The phrase gave me a vision of Sophia riding that train: her golden bun, her feather coat, her calm, pale hands accepting the stapled packet. My personal angel at last, I had fancied, but now that seemed an outdated concept. It was like when you’re introduced to someone who reminds you of, say, an old classmate, but then later, when you know him well, you forget about the classmate altogether. Sophia was just Sophia, by this time — so familiar to me, so much a part of my life, that I couldn’t imagine how she appeared to the people sitting around this table.

Except it was obvious they must like her. She was telling them in some detail now about our train ride. “He spilled coffee all over me,” she told them, and they laughed and tossed me appreciative glances, as if I’d done something witty. She said, “First I was annoyed, but when I saw how nice he was, and how well-mannered—”

“Barnaby, well-mannered?” my mother said.

“Oh, he apologized endlessly and helped me clean myself up. And so then we got to talking, and he told me about his work—”

A few resigned expressions here and there, but I don’t think she noticed.

“—and he described his clients so considerately, you know … And the clincher was that in Philly, I got a glimpse of Opal.”

This was exceptionally kind of her.
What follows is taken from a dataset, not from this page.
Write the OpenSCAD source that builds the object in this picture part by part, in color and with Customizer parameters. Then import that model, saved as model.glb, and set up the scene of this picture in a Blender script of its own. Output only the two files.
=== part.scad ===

Just by mentioning Opal’s name, sending her a wink across the table, she reminded the others that tonight was really Opal’s night. I watched them all remember that. Gram, who was sitting on Opal’s left, patted her hand and told her, “So you met Sophia before any of the rest of us, you smart little old thing!”

Opal smiled down at her plate.

“And then Barnaby asked for your phone number …,” Wicky suggested to Sophia.

“No, no. It was all left to me. I was the one who phoned, asking for him to come work for my aunt.”